Arrumou emprego no campo. Diz que voltou a ficar sem andar ou a enxergar depois disso. Virou pedinte nas ruas de Montes Claros.
Certo dia, debaixo de uma mangueira, pediu para morrer. “Senti duas pessoas se aproximando. Ouvi barulho de tesoura. Eles deixaram uma receita. No outro dia, uma mulher passava e leu pra mim: precisava de sumo de arruda e leite materno pingado no olho.” A mulher providenciou o remédio. Dias depois, Valentim diz ter voltado a enxergar e, em seguida, a andar.
Em 1965, Valentim mudou-se para Brasília. Tentou ser funcionário de uma revenda de gás. Voltou a adoecer. Recebeu novamente a visita dos dois médicos e entendeu, então, que deveria se dedicar exclusivamente às curas. “Sem cobrar nada de quem me procurasse”, ressalta.
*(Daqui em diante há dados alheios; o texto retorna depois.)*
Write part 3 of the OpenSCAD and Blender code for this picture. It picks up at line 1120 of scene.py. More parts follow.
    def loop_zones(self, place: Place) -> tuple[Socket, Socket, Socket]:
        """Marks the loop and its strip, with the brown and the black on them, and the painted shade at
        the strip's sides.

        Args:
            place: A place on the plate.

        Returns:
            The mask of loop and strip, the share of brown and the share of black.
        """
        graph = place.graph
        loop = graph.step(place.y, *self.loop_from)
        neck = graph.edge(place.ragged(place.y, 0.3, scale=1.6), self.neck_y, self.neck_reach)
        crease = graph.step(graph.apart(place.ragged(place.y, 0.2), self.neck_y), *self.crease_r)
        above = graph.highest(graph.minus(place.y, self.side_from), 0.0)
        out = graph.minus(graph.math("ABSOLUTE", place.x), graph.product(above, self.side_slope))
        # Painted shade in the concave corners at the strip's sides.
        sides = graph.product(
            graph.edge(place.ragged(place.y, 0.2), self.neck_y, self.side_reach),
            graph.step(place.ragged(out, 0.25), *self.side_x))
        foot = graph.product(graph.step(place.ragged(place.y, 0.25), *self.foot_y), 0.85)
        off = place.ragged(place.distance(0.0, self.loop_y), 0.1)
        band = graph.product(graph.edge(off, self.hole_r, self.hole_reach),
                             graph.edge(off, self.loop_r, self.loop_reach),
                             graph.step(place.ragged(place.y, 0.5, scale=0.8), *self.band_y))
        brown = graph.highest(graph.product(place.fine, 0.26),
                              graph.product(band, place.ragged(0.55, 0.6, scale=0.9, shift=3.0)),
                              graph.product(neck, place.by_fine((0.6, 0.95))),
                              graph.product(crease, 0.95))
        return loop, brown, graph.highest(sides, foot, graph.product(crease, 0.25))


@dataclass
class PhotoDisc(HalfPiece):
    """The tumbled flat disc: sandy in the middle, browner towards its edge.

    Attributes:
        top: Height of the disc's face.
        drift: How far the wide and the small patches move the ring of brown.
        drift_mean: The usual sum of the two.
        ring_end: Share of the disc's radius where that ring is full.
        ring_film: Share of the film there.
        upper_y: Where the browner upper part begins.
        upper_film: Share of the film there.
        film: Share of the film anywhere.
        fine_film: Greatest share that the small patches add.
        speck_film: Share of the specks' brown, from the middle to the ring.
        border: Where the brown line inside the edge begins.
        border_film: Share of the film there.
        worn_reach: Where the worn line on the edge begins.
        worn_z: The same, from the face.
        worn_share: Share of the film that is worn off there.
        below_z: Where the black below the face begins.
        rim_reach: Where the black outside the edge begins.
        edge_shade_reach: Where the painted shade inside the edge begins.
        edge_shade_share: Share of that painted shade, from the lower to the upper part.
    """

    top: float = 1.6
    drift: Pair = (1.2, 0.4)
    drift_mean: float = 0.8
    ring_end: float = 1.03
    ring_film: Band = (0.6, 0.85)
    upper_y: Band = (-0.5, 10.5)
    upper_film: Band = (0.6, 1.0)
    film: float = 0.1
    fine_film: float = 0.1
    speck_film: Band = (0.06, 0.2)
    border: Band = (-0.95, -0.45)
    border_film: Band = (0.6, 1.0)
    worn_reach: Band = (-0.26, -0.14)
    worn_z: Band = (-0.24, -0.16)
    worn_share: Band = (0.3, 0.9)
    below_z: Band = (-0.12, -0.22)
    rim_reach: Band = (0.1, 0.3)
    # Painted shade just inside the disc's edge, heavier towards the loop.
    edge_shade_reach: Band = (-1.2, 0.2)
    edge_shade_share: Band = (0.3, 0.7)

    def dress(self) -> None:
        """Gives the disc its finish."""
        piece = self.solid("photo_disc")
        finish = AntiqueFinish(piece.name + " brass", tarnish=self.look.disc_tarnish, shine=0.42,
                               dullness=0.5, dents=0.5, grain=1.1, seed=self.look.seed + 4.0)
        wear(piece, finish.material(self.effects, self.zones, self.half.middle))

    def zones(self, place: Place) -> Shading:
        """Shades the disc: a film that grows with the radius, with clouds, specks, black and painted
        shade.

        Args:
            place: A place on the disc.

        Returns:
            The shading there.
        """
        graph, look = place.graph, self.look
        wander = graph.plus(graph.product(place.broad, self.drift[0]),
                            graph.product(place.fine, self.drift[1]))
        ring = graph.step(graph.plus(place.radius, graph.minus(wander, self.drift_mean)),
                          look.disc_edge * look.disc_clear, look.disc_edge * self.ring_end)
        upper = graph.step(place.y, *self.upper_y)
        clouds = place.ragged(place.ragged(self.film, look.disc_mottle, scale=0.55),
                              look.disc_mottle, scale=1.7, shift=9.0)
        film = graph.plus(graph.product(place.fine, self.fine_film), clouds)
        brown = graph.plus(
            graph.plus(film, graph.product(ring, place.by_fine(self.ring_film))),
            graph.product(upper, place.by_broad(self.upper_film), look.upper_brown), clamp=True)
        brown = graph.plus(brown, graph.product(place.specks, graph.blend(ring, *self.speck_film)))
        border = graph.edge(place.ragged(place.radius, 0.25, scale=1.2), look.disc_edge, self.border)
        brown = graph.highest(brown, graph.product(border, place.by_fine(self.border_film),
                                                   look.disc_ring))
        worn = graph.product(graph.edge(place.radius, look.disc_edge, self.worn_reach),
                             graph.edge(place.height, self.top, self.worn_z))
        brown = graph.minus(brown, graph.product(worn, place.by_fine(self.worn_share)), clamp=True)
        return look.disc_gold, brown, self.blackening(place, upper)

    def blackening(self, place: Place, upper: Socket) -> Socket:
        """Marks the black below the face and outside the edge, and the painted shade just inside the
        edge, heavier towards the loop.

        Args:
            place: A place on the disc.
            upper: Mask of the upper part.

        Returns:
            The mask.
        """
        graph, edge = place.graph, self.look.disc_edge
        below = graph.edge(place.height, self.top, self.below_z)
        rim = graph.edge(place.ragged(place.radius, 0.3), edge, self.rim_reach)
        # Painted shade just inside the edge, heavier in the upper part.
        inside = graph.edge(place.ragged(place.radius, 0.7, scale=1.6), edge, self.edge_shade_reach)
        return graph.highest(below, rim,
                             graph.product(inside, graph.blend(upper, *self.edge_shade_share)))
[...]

Dos espíritos, além da cura para a cegueira e a paralisia, afirma ter ganho a tesoura que usa ainda hoje. Valentim instalou-se em várias quadras do Gama antes de fixar residência no local onde vive, atualmente. Enfrentou uma população revoltada, que o acusava de ser falso médico e o ameaçou com pedaços de pau e pedra.
A fama de poderoso, porém, foi mais forte e atrai milhares ainda hoje. Valentim vive de doações da comunidade. Mora no Recinto de Caridade Bezerra de Menezes, ao lado da mulher, Maria, com quem teve três filhas: Eliane, Elaine e Andréia.
O médium é avô de uma menina. Não acumula riquezas. Também não sabe explicar de onde vem seu poder. “Nem meu pai sabia. Ele sempre dizia: ‘Valentim, você é esquisito’. Ninguém sabe quem eu sou e nunca vão saber.”